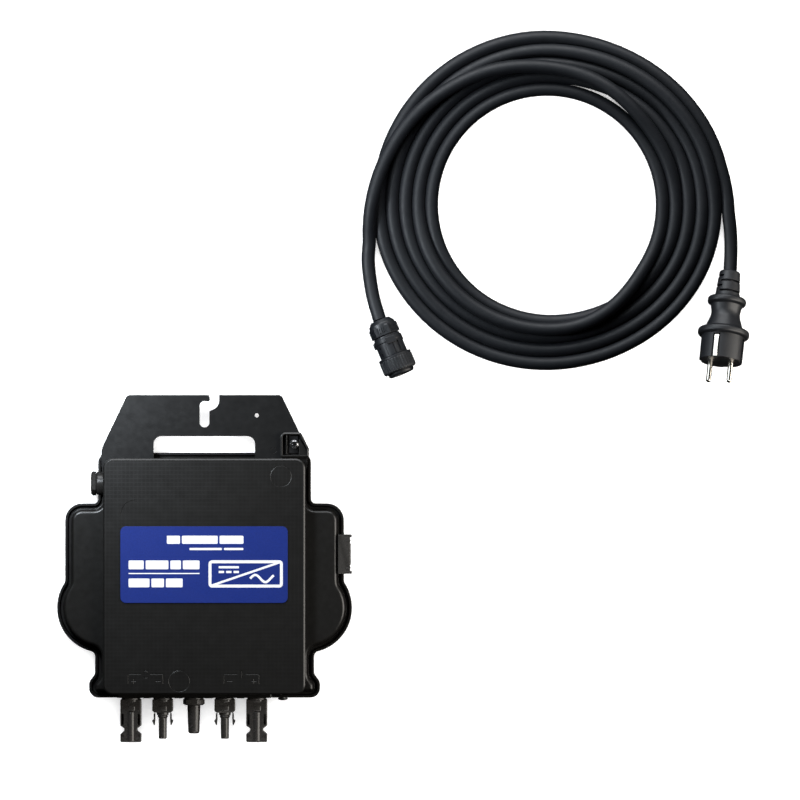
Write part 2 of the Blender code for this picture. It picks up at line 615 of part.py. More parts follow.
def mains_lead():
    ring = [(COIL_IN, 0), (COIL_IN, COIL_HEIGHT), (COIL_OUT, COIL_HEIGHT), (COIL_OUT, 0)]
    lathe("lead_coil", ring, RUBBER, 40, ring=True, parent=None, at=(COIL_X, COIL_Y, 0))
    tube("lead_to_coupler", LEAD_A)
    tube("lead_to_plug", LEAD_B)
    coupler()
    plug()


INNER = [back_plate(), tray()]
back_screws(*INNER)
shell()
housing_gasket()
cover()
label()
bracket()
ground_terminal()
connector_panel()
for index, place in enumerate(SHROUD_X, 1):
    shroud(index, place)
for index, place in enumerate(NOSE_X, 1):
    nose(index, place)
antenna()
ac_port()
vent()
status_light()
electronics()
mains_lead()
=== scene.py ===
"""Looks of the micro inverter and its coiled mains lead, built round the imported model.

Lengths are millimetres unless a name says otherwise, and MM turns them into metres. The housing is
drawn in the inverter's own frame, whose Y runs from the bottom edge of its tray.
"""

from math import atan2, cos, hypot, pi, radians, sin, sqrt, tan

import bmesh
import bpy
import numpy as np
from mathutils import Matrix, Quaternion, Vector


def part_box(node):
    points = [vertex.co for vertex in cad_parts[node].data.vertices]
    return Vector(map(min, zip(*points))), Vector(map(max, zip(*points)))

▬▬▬

## EXERCISE DETAILS:
Write out the lines above, starting at the line that contains "INNER = [back_plate(), tray()]" and ending with the final line, and nothing else; copy them exactly.

## SOLUTION TO THIS PROBLEM:
INNER = [back_plate(), tray()]
back_screws(*INNER)
shell()
housing_gasket()
cover()
label()
bracket()
ground_terminal()
connector_panel()
for index, place in enumerate(SHROUD_X, 1):
    shroud(index, place)
for index, place in enumerate(NOSE_X, 1):
    nose(index, place)
antenna()
ac_port()
vent()
status_light()
electronics()
mains_lead()
=== scene.py ===
"""Looks of the micro inverter and its coiled mains lead, built round the imported model.

Lengths are millimetres unless a name says otherwise, and MM turns them into metres. The housing is
drawn in the inverter's own frame, whose Y runs from the bottom edge of its tray.
"""

from math import atan2, cos, hypot, pi, radians, sin, sqrt, tan

import bmesh
import bpy
import numpy as np
from mathutils import Matrix, Quaternion, Vector


def part_box(node):
    points = [vertex.co for vertex in cad_parts[node].data.vertices]
    return Vector(map(min, zip(*points))), Vector(map(max, zip(*points)))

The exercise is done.